◆ What you have to do ◆
Reproduce all of the listing below without alteration.

◆ Data lines ◆
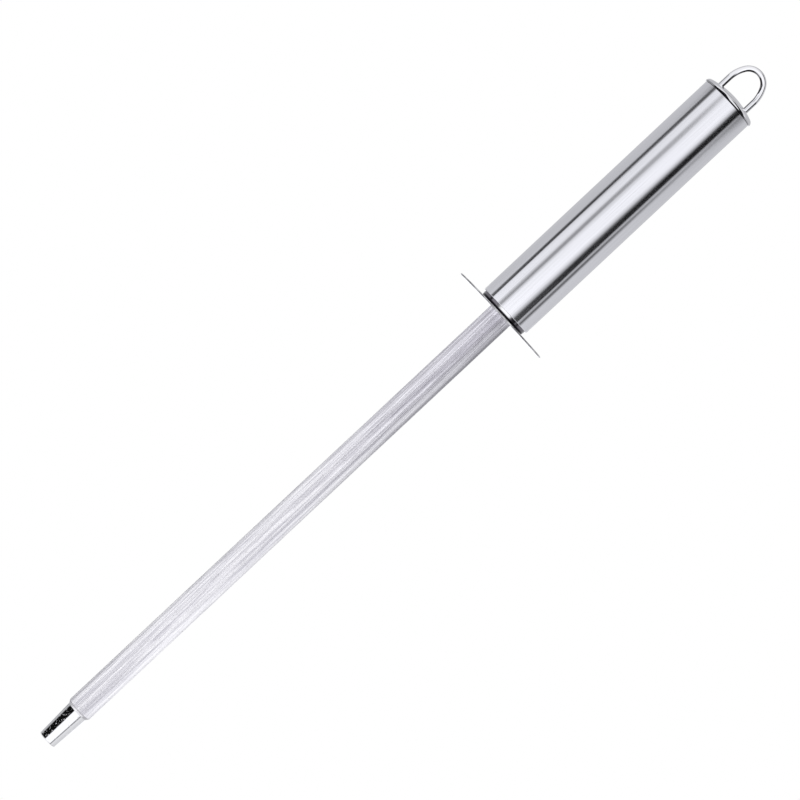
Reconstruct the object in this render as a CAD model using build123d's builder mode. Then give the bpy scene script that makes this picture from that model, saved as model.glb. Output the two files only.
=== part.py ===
from build123d import *
import math
import os

# Knife sharpening steel, hung by its loop. A ribbed steel rod with a polished tip passes through a thin
# round guard and is bolted into a tubular steel handle, which is closed by a drawn cap at each end.
#
# Millimetres. +Z points up along the steel's axis, from the tip to the hanging loop. X runs across the
# loop's width and Y is normal to the loop's plane. The origin is the highest inside point of the loop's
# bend, where a hook carries the steel.

# Rod
rod_length = 300.0  # exposed, from the guard's front face to the tip
rod_d = 13.6  # over the rib crests
rib_count = 60
rib_depth = 0.24
rib_crest_share = 0.25  # of the rib pitch, flat on top
shoulder_length = 1.5  # the ribs run out in this bevel
shoulder_d = 11.7
tip_length = 20.2
tip_d = 9.8
tip_edge_round = 0.5

# Guard
guard_d = 56.0
guard_thickness = 0.8
guard_edge_round = 0.35
seat_depth = 0.2  # a coined seat for the rod's shoulder
seat_clearance = 0.1

# Handle tube
tube_d = 29.3
tube_wall = 0.95
tube_length = 146.4

# Caps, both drawn from sheet
cap_sheet = 0.8
collar_length = 2.8  # of the front cap, seen between the guard and the tube
front_cap_round = 1.5
front_skirt_length = 10.0  # inside the tube
rear_cap_d = 30.5
rear_cap_height = 4.7
rear_rim_round = 0.4
dome_shoulder_round = 2.0
rear_skirt_length = 8.0

# Hanging loop and the plate that its ends are headed under
wire_d = 3.0
loop_leg_spacing = 17.0  # centre to centre
loop_rise = 22.9  # top of the wire above the tube's rear end
loop_hole_d = 3.2
bend_top_radius = 7.2  # of the wire's centre line over the bend's top
bend_side_radius = 16.7  # of the centre line where the legs lean in
plate_thickness = 3.0
plate_clearance = 0.05
plate_drop = 1.5  # below the tube's rear end, to the plate's upper face
head_d = 4.6
head_height = 1.3
head_round = 0.9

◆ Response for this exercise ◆
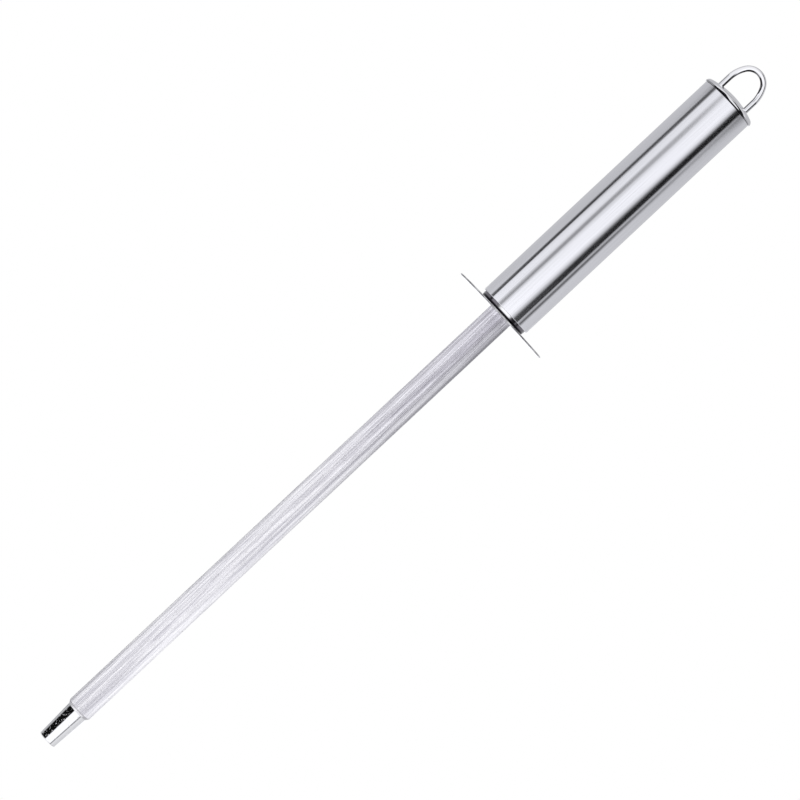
Reconstruct the object in this render as a CAD model using build123d's builder mode. Then give the bpy scene script that makes this picture from that model, saved as model.glb. Output the two files only.
=== part.py ===
from build123d import *
import math
import os

# Knife sharpening steel, hung by its loop. A ribbed steel rod with a polished tip passes through a thin
# round guard and is bolted into a tubular steel handle, which is closed by a drawn cap at each end.
#
# Millimetres. +Z points up along the steel's axis, from the tip to the hanging loop. X runs across the
# loop's width and Y is normal to the loop's plane. The origin is the highest inside point of the loop's
# bend, where a hook carries the steel.

# Rod
rod_length = 300.0  # exposed, from the guard's front face to the tip
rod_d = 13.6  # over the rib crests
rib_count = 60
rib_depth = 0.24
rib_crest_share = 0.25  # of the rib pitch, flat on top
shoulder_length = 1.5  # the ribs run out in this bevel
shoulder_d = 11.7
tip_length = 20.2
tip_d = 9.8
tip_edge_round = 0.5

# Guard
guard_d = 56.0
guard_thickness = 0.8
guard_edge_round = 0.35
seat_depth = 0.2  # a coined seat for the rod's shoulder
seat_clearance = 0.1

# Handle tube
tube_d = 29.3
tube_wall = 0.95
tube_length = 146.4

# Caps, both drawn from sheet
cap_sheet = 0.8
collar_length = 2.8  # of the front cap, seen between the guard and the tube
front_cap_round = 1.5
front_skirt_length = 10.0  # inside the tube
rear_cap_d = 30.5
rear_cap_height = 4.7
rear_rim_round = 0.4
dome_shoulder_round = 2.0
rear_skirt_length = 8.0

# Hanging loop and the plate that its ends are headed under
wire_d = 3.0
loop_leg_spacing = 17.0  # centre to centre
loop_rise = 22.9  # top of the wire above the tube's rear end
loop_hole_d = 3.2
bend_top_radius = 7.2  # of the wire's centre line over the bend's top
bend_side_radius = 16.7  # of the centre line where the legs lean in
plate_thickness = 3.0
plate_clearance = 0.05
plate_drop = 1.5  # below the tube's rear end, to the plate's upper face
head_d = 4.6
head_height = 1.3
head_round = 0.9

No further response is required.